INSTRUCTION: Repeat everything from the line holding "const handle = new THREE.Group();" to the line holding "imported = [obj", inclusive, exactly. Leave out the rest.

GIVEN RECORDS:
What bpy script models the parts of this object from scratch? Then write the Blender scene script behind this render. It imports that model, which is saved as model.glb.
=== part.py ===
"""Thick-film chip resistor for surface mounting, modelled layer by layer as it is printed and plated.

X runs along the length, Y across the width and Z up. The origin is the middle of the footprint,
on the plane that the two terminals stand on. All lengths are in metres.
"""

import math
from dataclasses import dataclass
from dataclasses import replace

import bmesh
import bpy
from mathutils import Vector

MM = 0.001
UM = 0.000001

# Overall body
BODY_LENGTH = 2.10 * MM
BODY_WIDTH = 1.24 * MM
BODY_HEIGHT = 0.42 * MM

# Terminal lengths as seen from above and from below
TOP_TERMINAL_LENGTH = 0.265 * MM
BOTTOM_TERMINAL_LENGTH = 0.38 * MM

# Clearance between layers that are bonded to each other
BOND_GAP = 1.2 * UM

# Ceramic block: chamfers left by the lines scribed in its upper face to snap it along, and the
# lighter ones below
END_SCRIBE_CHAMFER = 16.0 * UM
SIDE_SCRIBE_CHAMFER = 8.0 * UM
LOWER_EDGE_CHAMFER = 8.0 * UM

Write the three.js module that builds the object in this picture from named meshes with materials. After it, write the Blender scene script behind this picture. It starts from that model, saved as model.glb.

==

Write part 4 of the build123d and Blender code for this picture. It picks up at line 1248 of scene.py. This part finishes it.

==

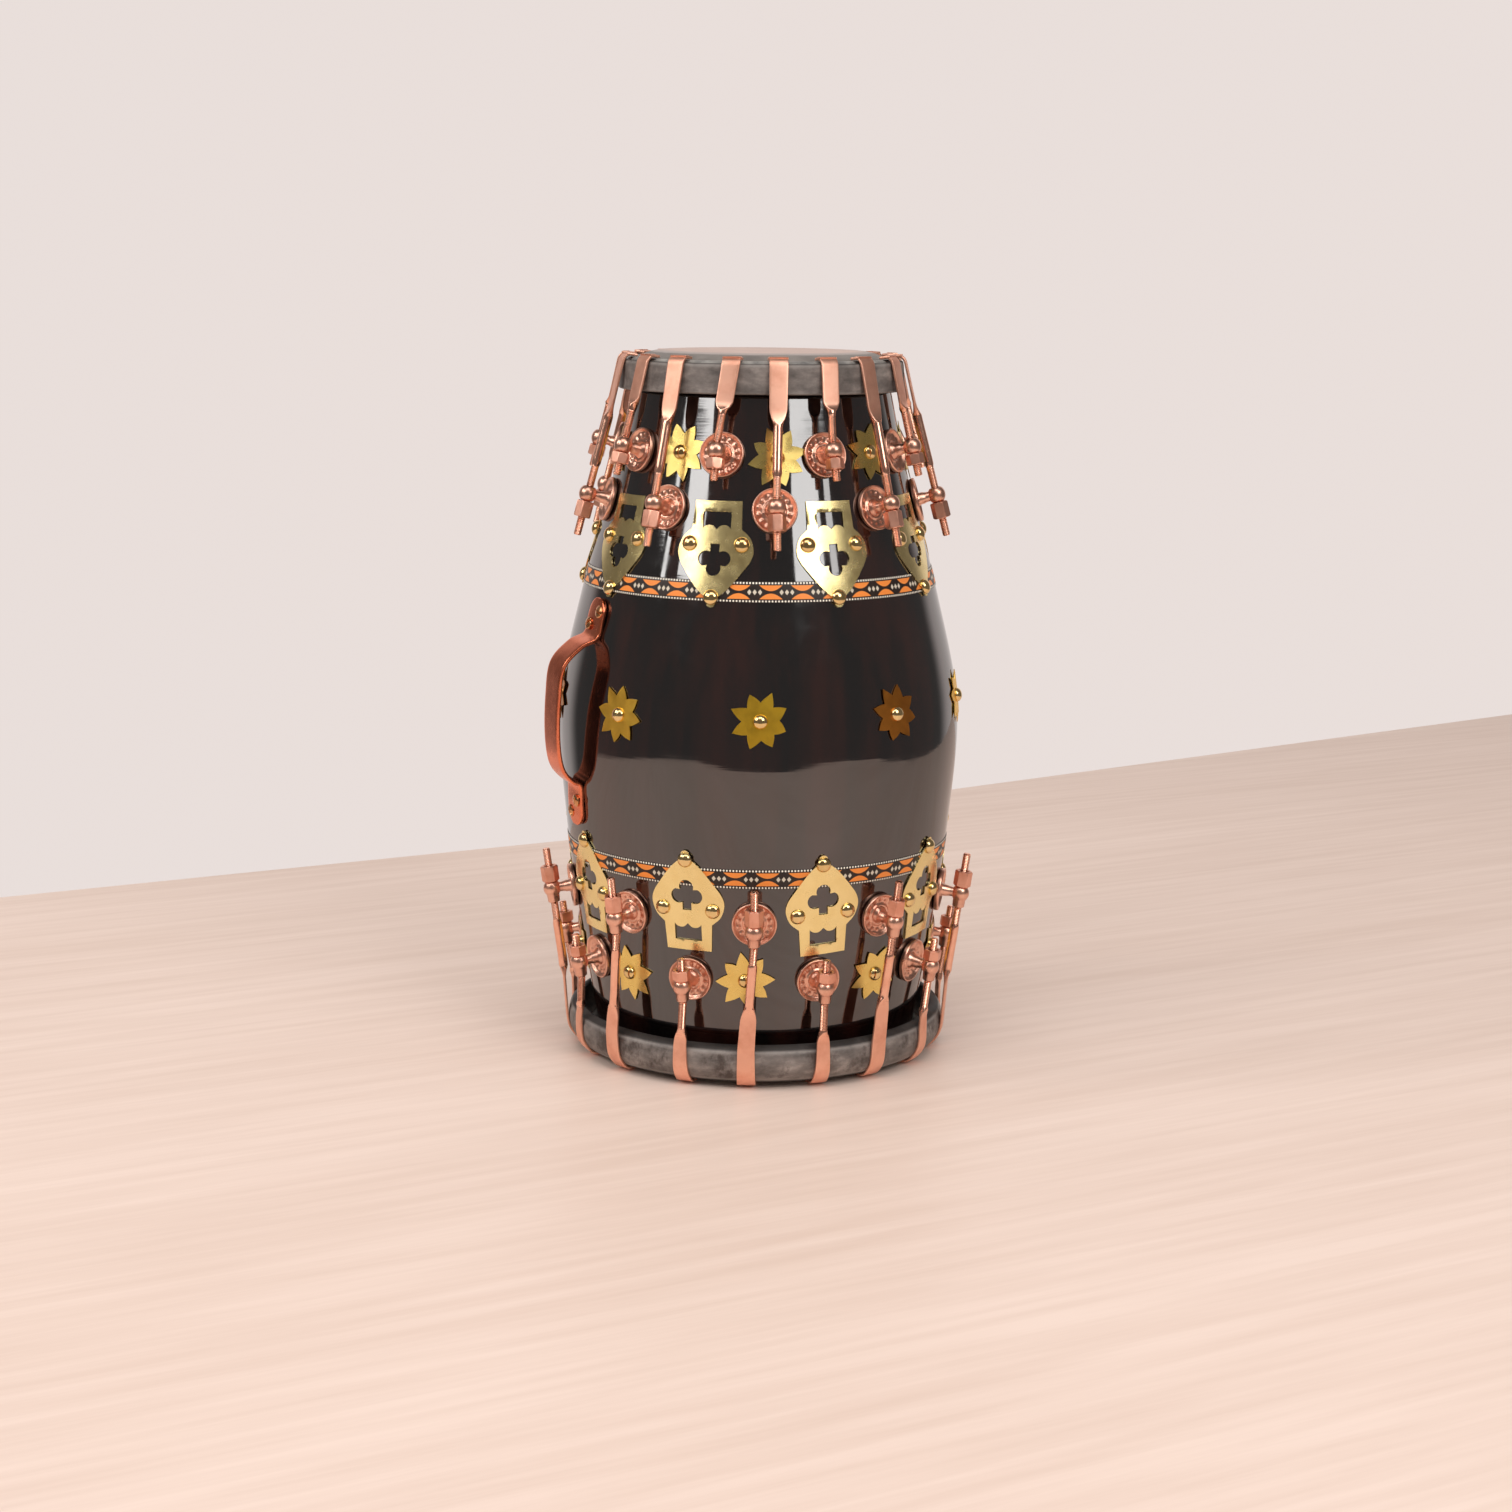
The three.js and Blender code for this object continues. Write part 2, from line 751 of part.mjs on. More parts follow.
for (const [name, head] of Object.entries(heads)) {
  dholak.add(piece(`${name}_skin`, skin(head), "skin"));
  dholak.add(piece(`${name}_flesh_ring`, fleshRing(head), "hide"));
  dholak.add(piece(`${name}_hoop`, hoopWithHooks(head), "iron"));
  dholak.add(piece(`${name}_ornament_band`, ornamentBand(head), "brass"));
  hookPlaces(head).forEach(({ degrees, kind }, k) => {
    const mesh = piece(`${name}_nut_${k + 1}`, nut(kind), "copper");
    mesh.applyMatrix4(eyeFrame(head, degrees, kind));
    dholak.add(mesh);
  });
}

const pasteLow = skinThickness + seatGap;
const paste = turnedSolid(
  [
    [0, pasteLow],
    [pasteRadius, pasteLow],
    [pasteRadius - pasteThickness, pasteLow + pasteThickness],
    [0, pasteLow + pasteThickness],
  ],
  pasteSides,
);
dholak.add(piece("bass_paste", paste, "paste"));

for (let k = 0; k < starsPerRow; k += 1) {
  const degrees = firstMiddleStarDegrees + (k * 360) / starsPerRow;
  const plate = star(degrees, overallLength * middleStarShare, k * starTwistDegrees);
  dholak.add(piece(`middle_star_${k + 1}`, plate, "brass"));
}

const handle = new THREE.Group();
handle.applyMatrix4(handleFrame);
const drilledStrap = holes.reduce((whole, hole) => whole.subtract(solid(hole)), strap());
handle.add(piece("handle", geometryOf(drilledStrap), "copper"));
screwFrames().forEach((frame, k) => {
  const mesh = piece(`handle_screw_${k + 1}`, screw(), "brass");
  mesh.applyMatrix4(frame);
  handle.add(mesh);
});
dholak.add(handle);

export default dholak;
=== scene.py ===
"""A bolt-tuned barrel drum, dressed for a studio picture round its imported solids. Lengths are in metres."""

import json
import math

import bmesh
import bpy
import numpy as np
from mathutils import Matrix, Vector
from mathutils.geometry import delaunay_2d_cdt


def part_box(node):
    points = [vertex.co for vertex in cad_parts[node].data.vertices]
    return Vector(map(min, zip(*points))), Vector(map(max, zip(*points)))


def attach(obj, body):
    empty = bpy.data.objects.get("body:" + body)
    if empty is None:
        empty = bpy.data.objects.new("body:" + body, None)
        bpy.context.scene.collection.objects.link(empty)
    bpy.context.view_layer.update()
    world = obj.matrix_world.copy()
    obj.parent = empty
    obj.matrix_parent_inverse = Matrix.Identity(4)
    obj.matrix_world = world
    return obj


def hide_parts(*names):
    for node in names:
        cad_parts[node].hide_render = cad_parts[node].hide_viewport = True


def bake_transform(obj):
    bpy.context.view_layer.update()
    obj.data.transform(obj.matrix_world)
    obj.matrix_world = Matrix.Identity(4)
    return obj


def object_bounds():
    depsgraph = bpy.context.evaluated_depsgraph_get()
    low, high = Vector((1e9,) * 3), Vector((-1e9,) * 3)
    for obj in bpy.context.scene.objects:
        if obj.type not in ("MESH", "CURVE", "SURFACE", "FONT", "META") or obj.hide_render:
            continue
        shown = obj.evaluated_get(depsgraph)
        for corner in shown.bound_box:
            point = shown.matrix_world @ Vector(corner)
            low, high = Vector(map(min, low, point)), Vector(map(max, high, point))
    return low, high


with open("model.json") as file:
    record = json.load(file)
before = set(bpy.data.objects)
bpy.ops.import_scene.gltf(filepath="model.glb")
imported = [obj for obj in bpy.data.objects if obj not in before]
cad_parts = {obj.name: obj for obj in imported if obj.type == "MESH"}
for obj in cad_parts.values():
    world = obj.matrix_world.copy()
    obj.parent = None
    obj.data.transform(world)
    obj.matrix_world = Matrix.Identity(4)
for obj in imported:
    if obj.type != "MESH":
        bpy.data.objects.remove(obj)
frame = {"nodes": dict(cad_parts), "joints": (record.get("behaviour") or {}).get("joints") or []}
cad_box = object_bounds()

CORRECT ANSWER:
const handle = new THREE.Group();
handle.applyMatrix4(handleFrame);
const drilledStrap = holes.reduce((whole, hole) => whole.subtract(solid(hole)), strap());
handle.add(piece("handle", geometryOf(drilledStrap), "copper"));
screwFrames().forEach((frame, k) => {
  const mesh = piece(`handle_screw_${k + 1}`, screw(), "brass");
  mesh.applyMatrix4(frame);
  handle.add(mesh);
});
dholak.add(handle);

export default dholak;
=== scene.py ===
"""A bolt-tuned barrel drum, dressed for a studio picture round its imported solids. Lengths are in metres."""

import json
import math

import bmesh
import bpy
import numpy as np
from mathutils import Matrix, Vector
from mathutils.geometry import delaunay_2d_cdt


def part_box(node):
    points = [vertex.co for vertex in cad_parts[node].data.vertices]
    return Vector(map(min, zip(*points))), Vector(map(max, zip(*points)))


def attach(obj, body):
    empty = bpy.data.objects.get("body:" + body)
    if empty is None:
        empty = bpy.data.objects.new("body:" + body, None)
        bpy.context.scene.collection.objects.link(empty)
    bpy.context.view_layer.update()
    world = obj.matrix_world.copy()
    obj.parent = empty
    obj.matrix_parent_inverse = Matrix.Identity(4)
    obj.matrix_world = world
    return obj


def hide_parts(*names):
    for node in names:
        cad_parts[node].hide_render = cad_parts[node].hide_viewport = True


def bake_transform(obj):
    bpy.context.view_layer.update()
    obj.data.transform(obj.matrix_world)
    obj.matrix_world = Matrix.Identity(4)
    return obj


def object_bounds():
    depsgraph = bpy.context.evaluated_depsgraph_get()
    low, high = Vector((1e9,) * 3), Vector((-1e9,) * 3)
    for obj in bpy.context.scene.objects:
        if obj.type not in ("MESH", "CURVE", "SURFACE", "FONT", "META") or obj.hide_render:
            continue
        shown = obj.evaluated_get(depsgraph)
        for corner in shown.bound_box:
            point = shown.matrix_world @ Vector(corner)
            low, high = Vector(map(min, low, point)), Vector(map(max, high, point))
    return low, high


with open("model.json") as file:
    record = json.load(file)
before = set(bpy.data.objects)
bpy.ops.import_scene.gltf(filepath="model.glb")
imported = [obj for obj in bpy.data.objects if obj not in before]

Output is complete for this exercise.